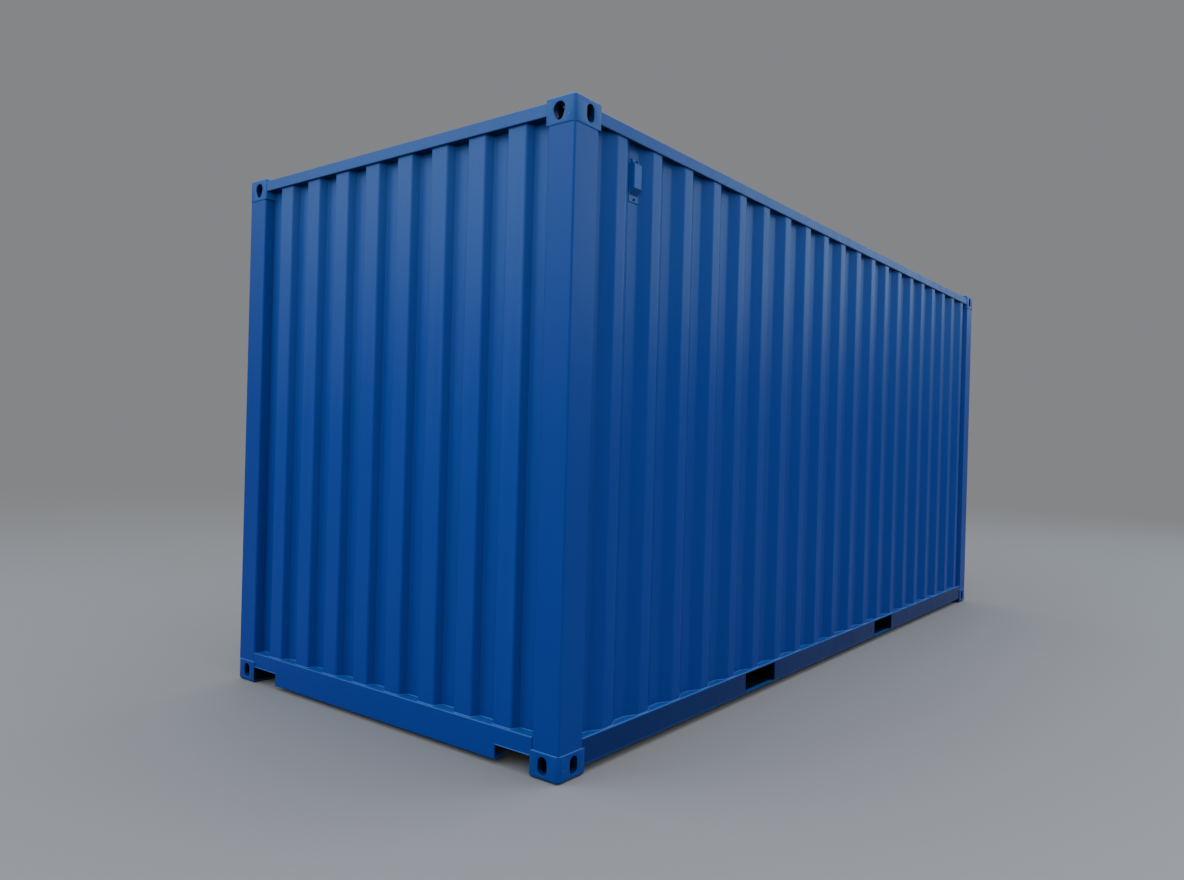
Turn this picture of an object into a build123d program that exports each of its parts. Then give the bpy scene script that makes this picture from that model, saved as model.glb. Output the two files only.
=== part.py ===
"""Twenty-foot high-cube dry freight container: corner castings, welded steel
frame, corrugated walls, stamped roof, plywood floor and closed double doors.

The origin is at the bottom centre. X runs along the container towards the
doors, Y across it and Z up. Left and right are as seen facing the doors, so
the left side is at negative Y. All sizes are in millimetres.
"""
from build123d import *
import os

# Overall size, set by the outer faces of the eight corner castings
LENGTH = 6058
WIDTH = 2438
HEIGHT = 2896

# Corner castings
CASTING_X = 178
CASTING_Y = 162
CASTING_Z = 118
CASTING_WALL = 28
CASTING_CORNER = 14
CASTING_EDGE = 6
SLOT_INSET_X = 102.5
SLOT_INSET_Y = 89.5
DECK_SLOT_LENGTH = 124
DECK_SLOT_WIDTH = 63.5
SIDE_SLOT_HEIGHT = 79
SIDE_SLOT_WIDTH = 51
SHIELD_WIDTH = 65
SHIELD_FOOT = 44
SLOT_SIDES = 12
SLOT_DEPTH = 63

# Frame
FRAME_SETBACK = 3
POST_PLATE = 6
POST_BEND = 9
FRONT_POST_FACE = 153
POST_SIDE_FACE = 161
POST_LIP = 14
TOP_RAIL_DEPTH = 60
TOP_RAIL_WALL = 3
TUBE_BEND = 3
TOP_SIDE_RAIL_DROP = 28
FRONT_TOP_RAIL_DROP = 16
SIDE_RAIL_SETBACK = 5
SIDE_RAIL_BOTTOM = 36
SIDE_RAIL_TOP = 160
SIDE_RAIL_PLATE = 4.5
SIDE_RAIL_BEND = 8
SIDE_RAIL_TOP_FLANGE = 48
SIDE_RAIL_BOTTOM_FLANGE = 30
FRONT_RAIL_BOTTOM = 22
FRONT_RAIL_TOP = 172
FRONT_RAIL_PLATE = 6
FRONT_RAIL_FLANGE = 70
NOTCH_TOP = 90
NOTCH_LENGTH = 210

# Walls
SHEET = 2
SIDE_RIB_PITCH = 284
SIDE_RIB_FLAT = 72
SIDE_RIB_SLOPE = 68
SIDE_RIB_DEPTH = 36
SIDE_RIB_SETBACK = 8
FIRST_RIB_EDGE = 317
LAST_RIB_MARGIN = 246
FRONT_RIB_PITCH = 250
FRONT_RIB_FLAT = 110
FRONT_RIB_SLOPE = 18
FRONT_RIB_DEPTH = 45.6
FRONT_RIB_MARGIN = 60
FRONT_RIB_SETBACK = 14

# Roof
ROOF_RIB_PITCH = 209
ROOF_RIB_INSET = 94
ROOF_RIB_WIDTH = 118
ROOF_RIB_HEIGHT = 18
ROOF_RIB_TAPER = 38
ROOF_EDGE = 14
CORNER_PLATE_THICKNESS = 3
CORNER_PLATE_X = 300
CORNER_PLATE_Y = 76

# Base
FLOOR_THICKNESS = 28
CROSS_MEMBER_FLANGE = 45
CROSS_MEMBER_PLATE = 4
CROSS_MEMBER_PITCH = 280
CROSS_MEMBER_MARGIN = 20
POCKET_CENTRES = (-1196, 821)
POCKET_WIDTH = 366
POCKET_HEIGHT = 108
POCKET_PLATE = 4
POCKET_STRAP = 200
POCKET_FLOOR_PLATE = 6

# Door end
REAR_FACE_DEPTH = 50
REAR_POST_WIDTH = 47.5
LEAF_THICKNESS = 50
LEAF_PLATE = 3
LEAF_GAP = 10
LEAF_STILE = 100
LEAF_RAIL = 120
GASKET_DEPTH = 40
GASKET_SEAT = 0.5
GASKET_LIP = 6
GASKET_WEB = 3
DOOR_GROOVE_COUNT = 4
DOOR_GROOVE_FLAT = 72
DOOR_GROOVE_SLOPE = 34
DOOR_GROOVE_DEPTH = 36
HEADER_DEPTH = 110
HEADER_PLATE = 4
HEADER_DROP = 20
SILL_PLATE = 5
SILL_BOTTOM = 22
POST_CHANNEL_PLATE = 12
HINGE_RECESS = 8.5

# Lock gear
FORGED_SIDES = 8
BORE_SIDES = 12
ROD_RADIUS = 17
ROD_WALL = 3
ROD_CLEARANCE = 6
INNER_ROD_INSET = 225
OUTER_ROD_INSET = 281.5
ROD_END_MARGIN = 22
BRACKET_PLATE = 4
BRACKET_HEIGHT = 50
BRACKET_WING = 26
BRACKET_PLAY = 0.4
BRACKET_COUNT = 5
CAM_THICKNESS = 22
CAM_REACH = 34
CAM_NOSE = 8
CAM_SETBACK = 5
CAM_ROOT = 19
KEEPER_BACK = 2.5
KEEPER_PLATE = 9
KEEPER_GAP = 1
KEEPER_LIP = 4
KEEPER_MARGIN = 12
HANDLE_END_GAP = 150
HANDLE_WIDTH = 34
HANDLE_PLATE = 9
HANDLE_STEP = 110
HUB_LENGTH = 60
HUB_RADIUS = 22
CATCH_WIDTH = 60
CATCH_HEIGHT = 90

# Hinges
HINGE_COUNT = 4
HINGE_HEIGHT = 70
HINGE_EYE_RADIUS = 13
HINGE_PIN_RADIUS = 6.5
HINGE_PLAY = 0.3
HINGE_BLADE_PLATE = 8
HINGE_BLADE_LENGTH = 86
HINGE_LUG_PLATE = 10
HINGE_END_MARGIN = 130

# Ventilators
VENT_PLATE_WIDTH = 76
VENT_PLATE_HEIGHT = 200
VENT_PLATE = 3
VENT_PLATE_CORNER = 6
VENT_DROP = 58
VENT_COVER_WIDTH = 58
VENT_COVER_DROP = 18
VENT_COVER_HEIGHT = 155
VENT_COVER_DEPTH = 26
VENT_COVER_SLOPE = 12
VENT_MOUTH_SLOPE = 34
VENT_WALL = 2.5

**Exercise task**
Write out the listing's lines exactly, from its first line through the line that contains "SLOT_DEPTH = 63", and stop there.

**Exercise output**
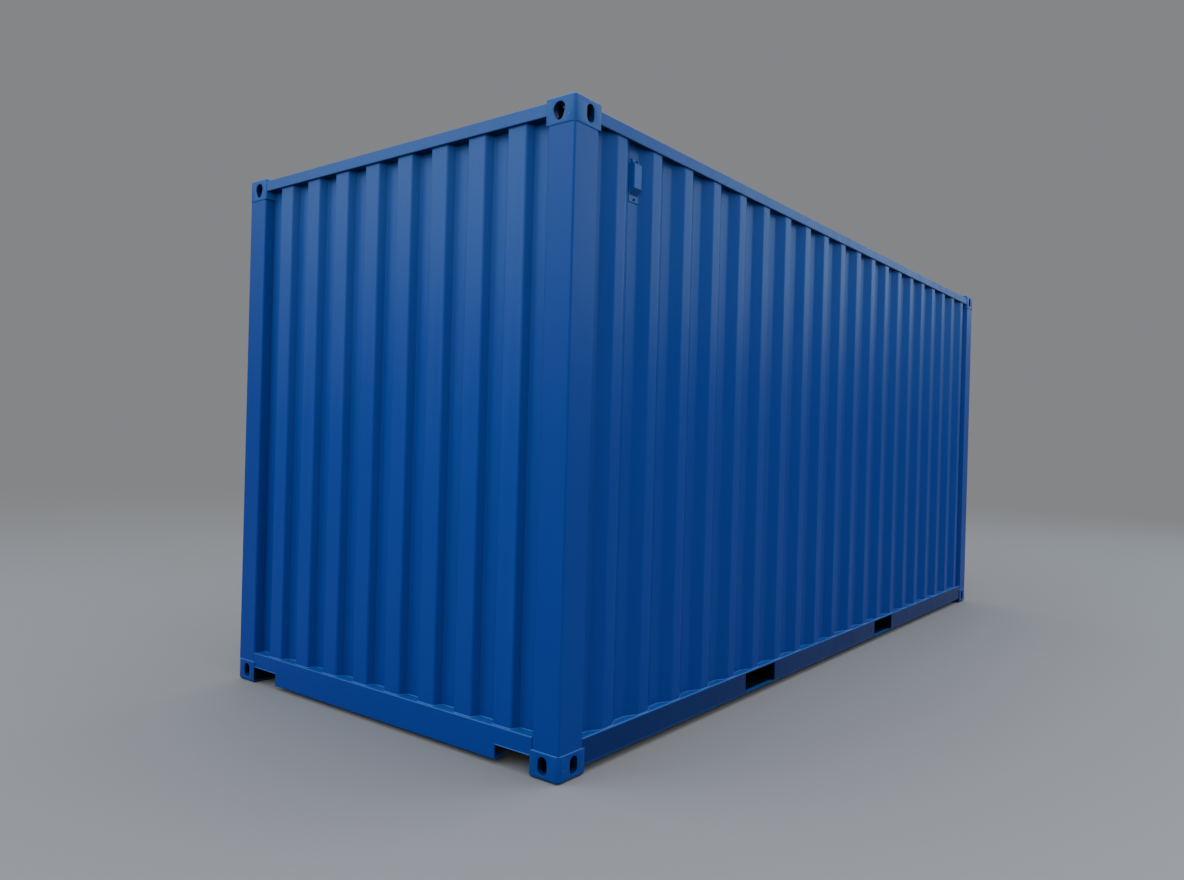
Turn this picture of an object into a build123d program that exports each of its parts. Then give the bpy scene script that makes this picture from that model, saved as model.glb. Output the two files only.
=== part.py ===
"""Twenty-foot high-cube dry freight container: corner castings, welded steel
frame, corrugated walls, stamped roof, plywood floor and closed double doors.

The origin is at the bottom centre. X runs along the container towards the
doors, Y across it and Z up. Left and right are as seen facing the doors, so
the left side is at negative Y. All sizes are in millimetres.
"""
from build123d import *
import os

# Overall size, set by the outer faces of the eight corner castings
LENGTH = 6058
WIDTH = 2438
HEIGHT = 2896

# Corner castings
CASTING_X = 178
CASTING_Y = 162
CASTING_Z = 118
CASTING_WALL = 28
CASTING_CORNER = 14
CASTING_EDGE = 6
SLOT_INSET_X = 102.5
SLOT_INSET_Y = 89.5
DECK_SLOT_LENGTH = 124
DECK_SLOT_WIDTH = 63.5
SIDE_SLOT_HEIGHT = 79
SIDE_SLOT_WIDTH = 51
SHIELD_WIDTH = 65
SHIELD_FOOT = 44
SLOT_SIDES = 12
SLOT_DEPTH = 63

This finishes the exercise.